On March 16, Boston University President Robert Brown released the 2012-2013 tuition, room and board rates for the upcoming school year. Tuition tops off at $42,400 while basic room and board stand at $13,190. That’s a total increase of 3.79%, or $2,032 extra that each Boston University undergraduate has to pay.
Many other colleges have released their tuition hikes for the upcoming year as well. Rice University saw a 4.3% increase and Carnegie Mellon a 4% increase for incoming students and 3% for continuing students. Ivy League schools like Dartmouth saw a 4.8% increase, Princeton 4.5%, Cornell 4.4%, and Brown 3.5%. Compared to many private universities, we at BU saw a smaller increase. But the numbers are still staggering when the total cost comes to $55,590.
Meanwhile, the University has been embarking on several impressively large and expensive projects:
- $142 million went to the School of Law expansions and renovation
- There were 51 renovated classrooms, 3 new labs, and 2 renovated auditoriums
- A nine-story, $33 million structure is being constructed in the South End to provide medical student housing
- $65 million has been set aside for the construction of the East Campus Center for Student Services, which will be open in Fall 2012
Most recently, the University announced that the company New Balance has given Boston University a gift of $3 million to create a state-of-the-art athletic field. This will allow BU to have a Division 1 Men’s Lacrosse team, as well as more field space for the other sports. However, this project has an estimated cost of $24 million.
BU’s financial annual report for 2011 claims that the school is “sensitive to the economic environment.” Still, millions and millions of dollars are spent on projects that some people view as unnecessary during a time of financial struggles and a recession in the U.S. economy. In 2011, the University saw a total revenue of $1.65 billion and total expenses equalling $1.55 billion. According to these statistics, BU spends most of its revenue. While it is necessary for a university to want to expand, build, and renovate, it is worth considering whether BU could do so in a cost-efficient manner.
While the new East Campus Student Center will become a great addition to the BU campus and is more cost-efficient than renovating the dining halls in Shelton, Myles, and Towers, there are other places on campus where renovation is badly needed. The School of Education pales in comparison to the bright mass of cement and glass known as the School of Management. StuVi and StuVi2 shine in West Campus, yet the un-renovated brownstones in South Campus seem rundown, with not even a daytime shuttle stopping there to pick up students and bring them to the main part of BU’s campus.
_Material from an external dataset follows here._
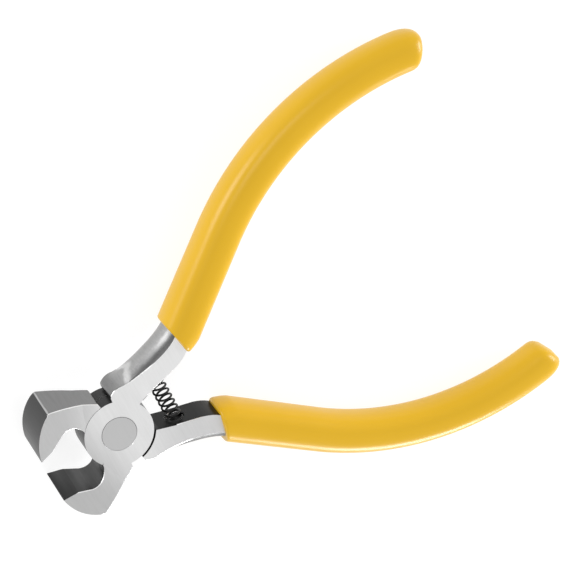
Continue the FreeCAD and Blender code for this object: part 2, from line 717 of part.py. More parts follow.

Colin Riley, Executive Director of Media Relations at Boston University, says that BU is a “tuition-dependent school,” and that “all schools do what’s in their best interest.” He read from the institutional master plan that each university drafts to state their upcoming desired projects, which ultimately needs to be approved, to give an idea of what lays in store for BU’s future.
Projects that have already been approved are a new student residence which would house approximately 523 students between StuVi and StuVi2, ultimately becoming StuVi3. BU is also looking to relocate their admissions office to 233 Bay State Road, which is now empty but formerly housed the Hillel building.
Ideal projects, Riley said, include:
- a new 11-story academic building on 645-655 Commonwealth Avenue on the lot where the Campus Trolley currently sits
- another new academic building at 130 Bay State Road
- renovations to the Myles Annex
- Science and Engineering buildings on Cummington Street
But these projects are expensive and will be paid for in part by tuition. Carnegie Mellon and other schools attempt to alleviate the financial burden on their students by varying tuition increases between current and incoming students.
When asked if BU plans on implementing a similar policy, Colin Riley states that it hasn’t been discussed, and instead stressed how BU’s increase is significantly lower that many other schools’ and how we will be seeing a financial aid award increase as well.
Although 57% percent of undergraduates at BU receive some form of financial aid, and with the average award increasing by 5% next year, this is still not enough for many families to be able to afford a private university education for their children in this economy.
Even many public schools, like the California State Universities, have seen a dramatic rise in the price of school. This year tuition has been raised by 9%, more than double the percent of most private universities, for the 2012-2013 school year. While their tuition is not nearly as high as that of private universities, averaging at $7,017, it’s still more than triple the price of education at the CSUs just 10 years ago. Most families cannot afford to send their children to an expensive private university like BU, and soon it looks like they will not even be able to send them to a state school either.
If private universities plan to raise the cost of attending by 3% to 5% each year, by the time our generation’s children are looking at colleges the average cost will come out to be around $100,000 a year.
So even though President Brown says that a 3.79% increase is “among the lowest in the last 40 years,” the increase is only tolerable if they’re spending the money sensibly.